I wanted to speak about geometry because it seems something truly objective, something indestructible, but it isn’t. Geometry is not a world outside or above man; it is rather the vehicle of somebody’s intentionality. In any case, it is something that keeps taking us back to the path described in the myth of the cave.
But where today are these subjects discussed, where can one practise, where and how can one set upon this path?
Right here, for instance, in a park like this or in any of the other parks of study and reflection around the world. These parks are witness to Silo’s Message, to Universal Humanism.
I started this chat by quoting Silo, where he indicates the two directions of the inner road, and then discussed it in relation to the path taken by the entire Western civilization.
I would like to finish –now I’m serious- with another of Plato’s allegories: the allegory of the second navigation.
Plato tells us that human beings are like sea vessels with full-blown sails.

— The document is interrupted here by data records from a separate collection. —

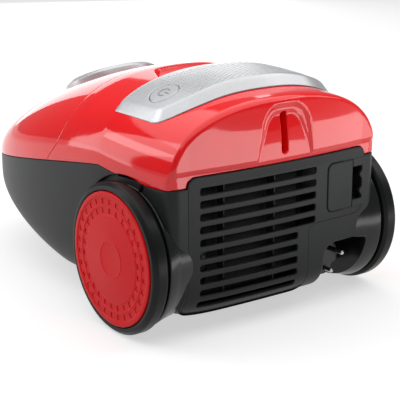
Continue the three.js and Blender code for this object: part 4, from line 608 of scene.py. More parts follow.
def whole_form():
    upper, lower = even_angles(136, False), even_angles(190, True)
    angles = np.concatenate([upper[:-1], lower[:-1]])
    ys = even_stations(2.3, angles)
    rows = [section(np.full(len(angles), y), angles) for y in ys]
    _, depth = rear_edge(angles, 0.0)
    for f in np.linspace(0, 1, 14)[1:-1]:
        rows.append(section(mix(ys[-1], REAR_Y - depth, f), angles))
    for turn in np.linspace(0, np.pi / 2, 22):
        rows.append(rear_edge(angles, turn)[0])
    size = len(angles)
    points = np.vstack(rows)
    i, k = np.meshgrid(np.arange(len(rows) - 1), np.arange(size), indexing="ij")
    a, b = i * size + k, i * size + (k + 1) % size
    c, d = a + size, b + size
    faces = [np.stack([a, c, d], -1).reshape(-1, 3), np.stack([a, d, b], -1).reshape(-1, 3)]
    tip = len(points)
    points = np.vstack([points, [[0, NOSE_Y, NOSE_Z + 1]]])
    ring = np.arange(size)
    faces.append(np.stack([np.full(size, tip), ring, (ring + 1) % size], 1))
    rim = (len(rows) - 1) * size + ring
    plan = points[rim][:, [0, 2]]
    xs, zs = np.meshgrid(np.arange(-110, 110, 1.4), np.arange(18, 198, 1.4))
    spots = np.stack([xs.ravel(), zs.ravel()], 1)
    spots = spots[inside(plan, spots[:, 0], spots[:, 1]) > 0.9]
    ask = [Vector(p) for p in np.vstack([plan, spots])]
    filled = geometry.delaunay_2d_cdt(ask, [], [list(range(size))], 1, 1e-6)
    face_points = np.array([[p.x, REAR_Y, p.y] for p in filled[0]])
    crowned(face_points, 1)
    index = np.array([rim[o[0]] if o and o[0] < size else -1 for o in filled[3]])
    new = index < 0
    index[new] = len(points) + np.arange(new.sum())
    points = np.vstack([points, face_points[new]])
    faces.append(index[np.array(filled[2])][:, ::-1])
    return Sheet(points, np.vstack(faces))


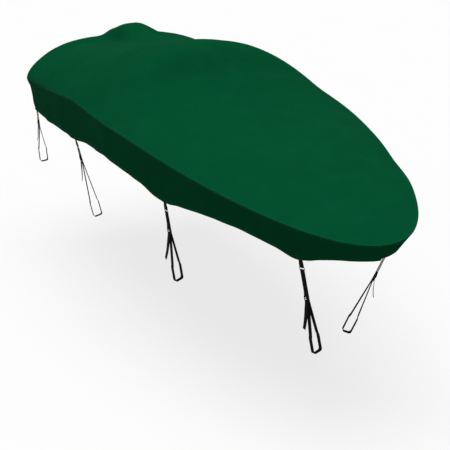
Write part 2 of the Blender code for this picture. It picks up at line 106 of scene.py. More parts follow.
# x, rise, starboard fullness, port fullness
CROWNS = (
    (-0.06, 0.222, 3.8, 2.6),
    (0.15, 0.209, 4.0, 2.45),
    (0.40, 0.231, 4.2, 2.2),
    (0.75, 0.259, 3.3, 1.95),
    (1.10, 0.305, 2.6, 2.08),
    (1.35, 0.336, 2.5, 2.25),
    (1.60, 0.200, 2.8, 2.7),
    (2.00, 0.096, 3.1, 3.2),
    (2.60, 0.075, 3.0, 3.1),
    (3.20, 0.035, 2.8, 2.9),
    (3.65, 0.000, 2.7, 2.8),
)
# x, depth
HEM_SIDE = (
    (-0.06, 0.160),
    (0.17, 0.186),
    (0.36, 0.219),
    (0.70, 0.246),
    (0.95, 0.268),
    (1.20, 0.240),
    (1.53, 0.224),
    (1.99, 0.236),
    (2.23, 0.267),
    (2.40, 0.232),
    (2.52, 0.213),
    (2.64, 0.192),
    (2.93, 0.173),
    (3.14, 0.187),
    (3.265, 0.218),
    (3.35, 0.194),
    (3.42, 0.162),
    (3.53, 0.120),
    (3.62, 0.096),
    (3.65, 0.090),
)
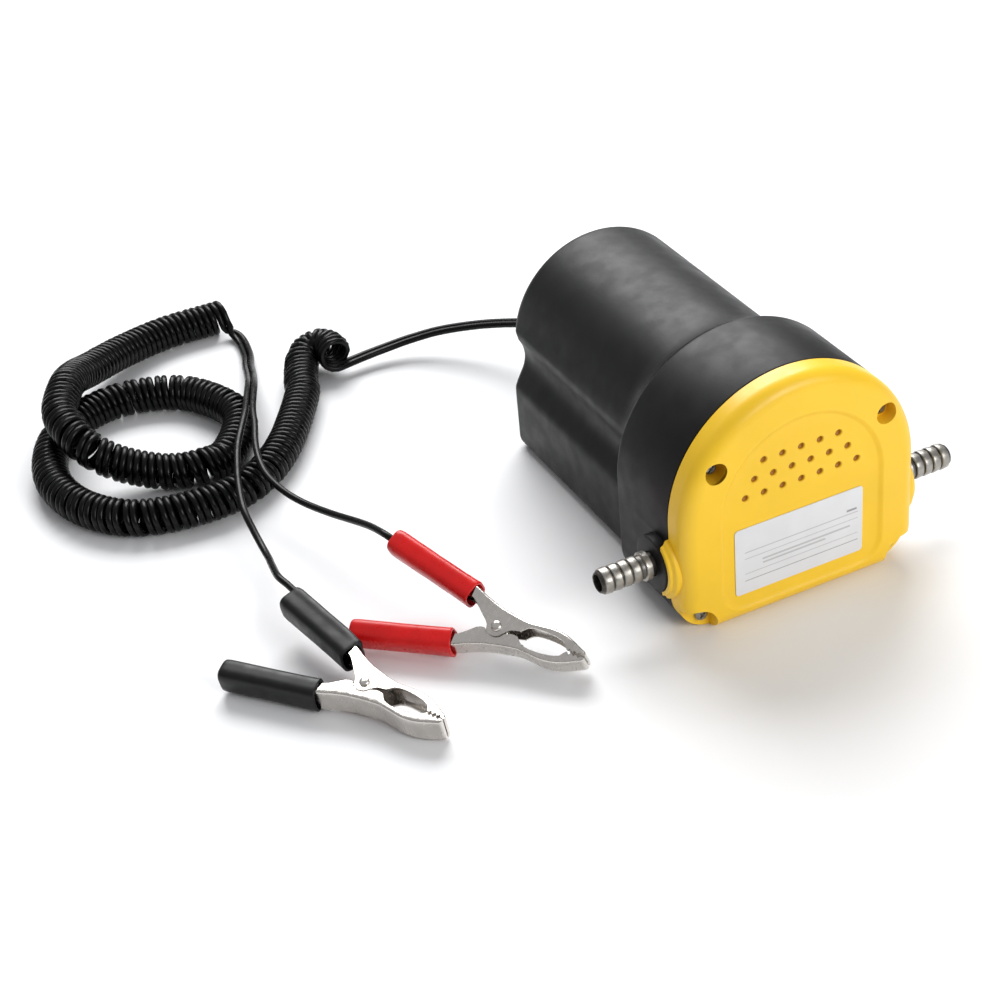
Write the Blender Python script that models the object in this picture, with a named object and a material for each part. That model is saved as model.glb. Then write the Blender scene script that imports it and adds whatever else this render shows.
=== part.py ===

We need the wind in the sails to go into the world. The winds are our senses, our perceptions, our opinions… but when there is no wind we must lower the sails. When there is no wind, sails are useless. When the sea is dead calm, when there’s the void, we may carry on with the second navigation: we take up the oars and start to row. Navigation becomes more demanding, less automatic. We start probing the depths with the oars. It’s just a glimpse, a soft grazing touch of the profound. Plato is interested in this second navigation, he is interested in reaching beyond sensations and opinions. With the allegory of the oar cleaving the surface of the sea, Plato sets off along the path of ascesis he had described for us in the myth of the cave.
... and it’s also my wish that we all embark on a deep and intense second navigation.